CSS :hover Pseudo-class Triggering Mechanism
The CSS :hover pseudo-class selector relies on the browser's response to trusted mouse events. When a user physically moves the mouse pointer over an element, the browser generates a trusted mouseover event that not only triggers related JavaScript event listeners but also activates the corresponding CSS pseudo-class state.
However, when developers attempt to simulate this process via JavaScript:
var element = document.getElementById('example');
var event = new MouseEvent('mouseover', {
'view': window,
'bubbles': true,
'cancelable': true
});
element.dispatchEvent(event);While this code successfully triggers mouseover event listeners bound to the element, because the generated event is untrusted (isTrusted: false), the browser does not treat it as genuine user interaction and therefore does not apply the :hover pseudo-class styles.
Practical Solution: Manual Class Management
Due to the technical limitations of directly simulating trusted events, the most reliable solution is to bypass the :hover pseudo-class and achieve the same visual effect by manually adding and removing CSS classes.
First, define hover style classes in CSS:
.hover-effect {
background-color: #f0f0f0;
border-color: #007bff;
/* other hover styles */
}Then implement manual class management in JavaScript:
var element = document.getElementById('target-element');
// Simulate mouse enter
element.classList.add('hover-effect');
// Simulate mouse leave
element.classList.remove('hover-effect');To more completely simulate interaction behavior, this class management can be combined with event listeners:
element.addEventListener('mouseover', function() {
this.classList.add('hover-effect');
});
element.addEventListener('mouseout', function() {
this.classList.remove('hover-effect');
});Supplementary Event Simulation Methods
Although events created via the MouseEvent constructor cannot trigger CSS pseudo-classes, this approach still has value in certain scenarios. For example, when testing event propagation mechanisms or verifying event listener functionality, event simulation can provide assistance.
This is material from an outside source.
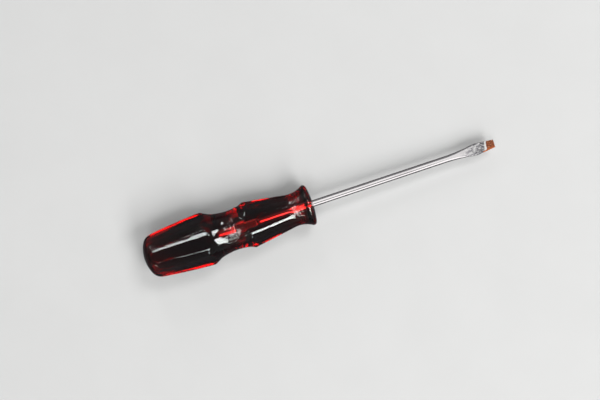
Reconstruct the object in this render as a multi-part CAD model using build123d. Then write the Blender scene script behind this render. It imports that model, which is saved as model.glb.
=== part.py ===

Here is a complete event simulation example:
function simulateMouseOver(element) {
// Create mouse event
var mouseOverEvent = new MouseEvent('mouseover', {
view: window,
bubbles: true,
cancelable: true,
clientX: 100,
clientY: 100
});
// Dispatch event
element.dispatchEvent(mouseOverEvent);
// Since CSS :hover won't be triggered, manually add style class
element.classList.add('custom-hover');
console.log('Simulated mouseover event triggered, isTrusted:', mouseOverEvent.isTrusted);
}Security Considerations and Best Practices
Browser restrictions on script-generated events triggering default behaviors are based on important security considerations. If arbitrary scripts were allowed to simulate trusted events, malicious websites could potentially:
- Forge user interactions to trigger unexpected actions
- Bypass user confirmation dialogs
- Simulate keyboard input or mouse clicks for automated attacks
Therefore, when simulating hover effects, the following best practices are recommended:
- Prefer using CSS classes over relying on
:hoverpseudo-classes for interactive styling - Explicitly manage state changes in JavaScript for more predictable code behavior
- For complex interaction scenarios, consider using state management libraries or frameworks
- In testing environments, combine event simulation with manual style management
Conclusion
In pure JavaScript environments, due to browser security mechanism limitations, it is impossible to trigger CSS :hover pseudo-classes through script-generated trusted events. This limitation stems from the distinction between trusted and untrusted events in the W3C event specification. While event simulation can trigger JavaScript event listeners, it cannot replicate the browser's complete response to genuine user interaction.
The most effective solution is to simulate hover effects by manually adding and removing CSS classes. This approach is not only reliable but also makes style control more explicit and maintainable. Developers should understand the principles behind browser security mechanisms and consider these limitations when designing interactive features, thereby creating more robust and secure frontend applications.